Do more police cut crime?

Richard Garside
Saturday, 27 February 2010

Interesting letter in The Guardian last week from Home Office minister David Hanson. More bobbies on the beat do cut crime. Apparently. Here is what the minister wrote:

'Overall crime, measured by the British Crime Survey, is down by 36%, violence by 41% and burglary by 54%. The latest statistics showed that for crimes recorded by the police there is an 8% reduction for burglary, 9% for robbery and 4% for violence against the person. And these falls have taken place during a recession.'

This has been made possible because of the investment this government has put into policing. We have over 16,000 more police officers than in 1997 and our investment in neighbourhood policing has delivered a further 16,000 police community support officers.

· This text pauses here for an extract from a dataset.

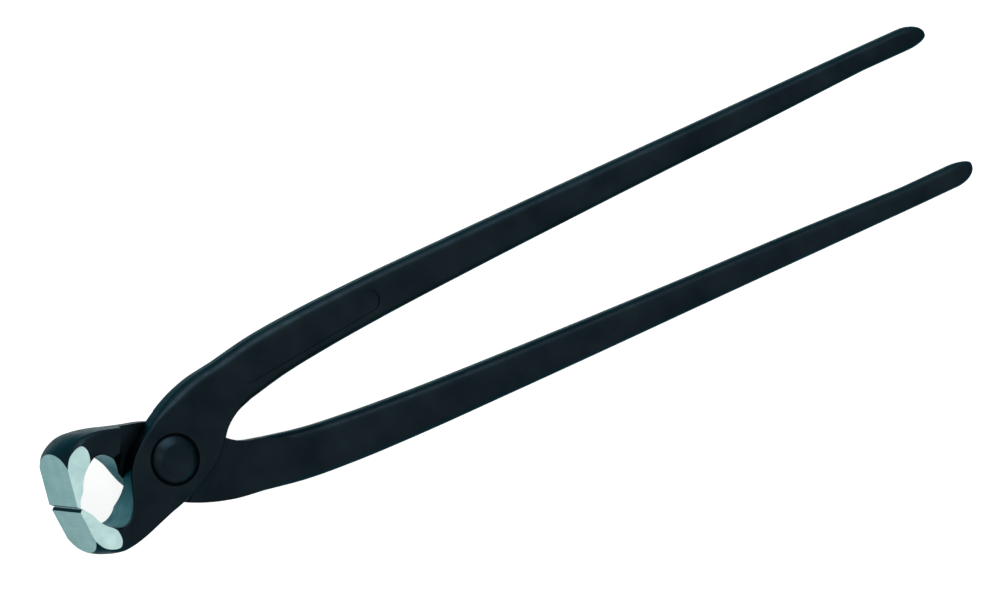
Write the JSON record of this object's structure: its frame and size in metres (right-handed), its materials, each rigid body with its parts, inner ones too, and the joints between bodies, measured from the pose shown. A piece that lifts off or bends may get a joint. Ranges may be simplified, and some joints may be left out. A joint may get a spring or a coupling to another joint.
{
  "type": "rebar tying pliers",
  "caption": "Concreters' nippers for twisting and cutting rebar tie wire: long slim handles, a riveted lap joint and a wide square-nosed end-cutting head",
  "frame": {"origin": "on the rivet's axis, at the flat top of its front head", "axes": "+X runs back along the tool from the jaws to the handles, +Y is the side of the front half's handle, +Z is the rivet's axis, out of the front face"},
  "size_m": [0.2806, 0.0468, 0.0209],
  "materials": {
    "black_oxide_steel": "forged tool steel with a satin black oxide, bare and ground bright on the faces and flanks of the jaws",
    "black_rivet_steel": "turned steel rivet with a satin black oxide"
  },
  "bodies": {
    "front": {"front_half": "black_oxide_steel", "pivot_rivet": "black_rivet_steel"},
    "rear": {"rear_half": "black_oxide_steel"}
  },
  "joints": [
    {"name": "pivot", "type": "hinge", "parent": "front", "child": "rear", "pos_m": [0, 0, -0.00855], "axis": [0, 0, -1], "range_deg": [0, 26]}
  ]
}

I guess Mr Hanson’s civil servants forgot to slip of copy of the Strategy Unit policy report on crime into Mr Hanson’s bedtime reading pile. The Sunday Times got hold of a leaked copy of it in December 2006. The newspaper quoted an interesting observation from the report: ’80% of (the) recent decrease in crime (is) due to economic factors’.

The published version of the report can be found here. But you will search in vain for the reference to economic factors. It was on page 13 in the original report. When I and other colleagues at the Centre for Crime and Justice Studies wrote an analysis of Labour’s criminal justice reforms a couple of years ago we referenced it. But in the published version that is now available it has been, ahem, ‘redacted’. I wonder why?

Perhaps Mr Hanson’s civil servants should give him a copy of the unredacted version to peruse.